Give the data again exactly, from its opening line through the line in which "return rise *" appears.

### DATASET EXCERPT

○ ○ ○ ○ ○ ○ ○

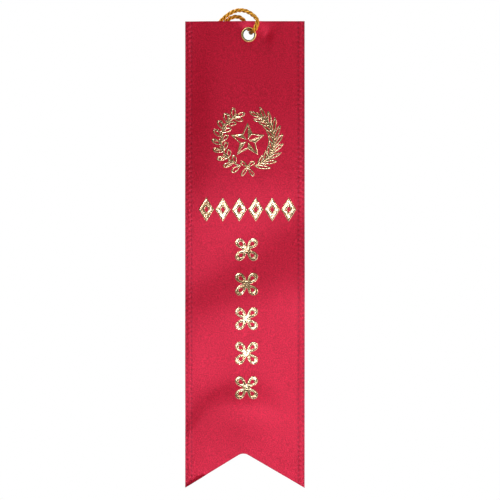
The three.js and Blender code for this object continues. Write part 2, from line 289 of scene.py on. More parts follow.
def swell(x, z, centre_x, centre_z, across, down, rise):
    """How far forward one dent or swell brings the cloth."""
    return rise * np.exp(-(((x - centre_x) / across) ** 2 + ((z - centre_z) / down) ** 2) / 2)


def curl(x, z):
    """How far forward the left tip curls along its cut edge."""
    grown = smooth((CURL["grows"] - x) / CURL["grows_over"])
    eased = 1 - CURL["eases_by"] * smooth((CURL["eases"] - x) / CURL["eases_over"])
    above_cut = np.maximum(z - cut_line(x), 0)
    return CURL["rise"] * np.exp(-above_cut / CURL["reach"]) * (grown * eased)


def hang(x, z):
    """How far forward the cloth stands at x and z. It lies flat under the eyelet."""
    free = smooth((np.hypot(x, z) - FRONT_FLANGE) / FLAT_MARGIN)
    waves = folds(x, z) + sum(swell(x, z, *values) for values in SWELLS)
    return waves * free + curl(x, z)


# ---- The ribbon ----


def cut_line(x):
    """Height z of the swallowtail's cut edge at each x."""
    apex = np.array([MIDDLE + NOTCH_SIDE, BOTTOM + NOTCH_DEPTH])
    slope_left = NOTCH_DEPTH / (apex[0] - LEFT)
    slope_right = NOTCH_DEPTH / (RIGHT - apex[0])
    straight = np.where(x < apex[0], apex[1] + (x - apex[0]) * slope_left,
                        apex[1] - (x - apex[0]) * slope_right)
    left_angle, right_angle = math.atan(slope_left), math.atan(slope_right)
    half = (math.pi - left_angle - right_angle) / 2
    tilt = (left_angle - right_angle) / 2
    reach = NOTCH_RADIUS / math.sin(half)
    centre = apex + reach * np.array([math.sin(tilt), -math.cos(tilt)])
    bend = centre[1] + np.sqrt(np.maximum(NOTCH_RADIUS**2 - (x - centre[0]) ** 2, 0))
    start = centre[0] - NOTCH_RADIUS * math.sin(left_angle)
    end = centre[0] + NOTCH_RADIUS * math.sin(right_angle)
    return np.where((x > start) & (x < end), bend, straight)


def graded(stops):
    """Positions from the first stop to the last, with each stop's own spacing up to the next."""
    spans = [
        np.linspace(start, end, max(1, round((end - start) / spacing)), endpoint=False)
        for (start, spacing), (end, _) in zip(stops, stops[1:])
    ]
    return np.concatenate([*spans, [stops[-1][0]]])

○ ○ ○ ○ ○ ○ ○

### FULL OUTPUT
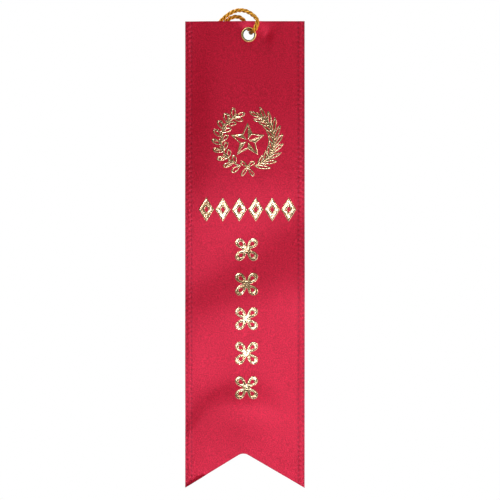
The three.js and Blender code for this object continues. Write part 2, from line 289 of scene.py on. More parts follow.
def swell(x, z, centre_x, centre_z, across, down, rise):
    """How far forward one dent or swell brings the cloth."""
    return rise * np.exp(-(((x - centre_x) / across) ** 2 + ((z - centre_z) / down) ** 2) / 2)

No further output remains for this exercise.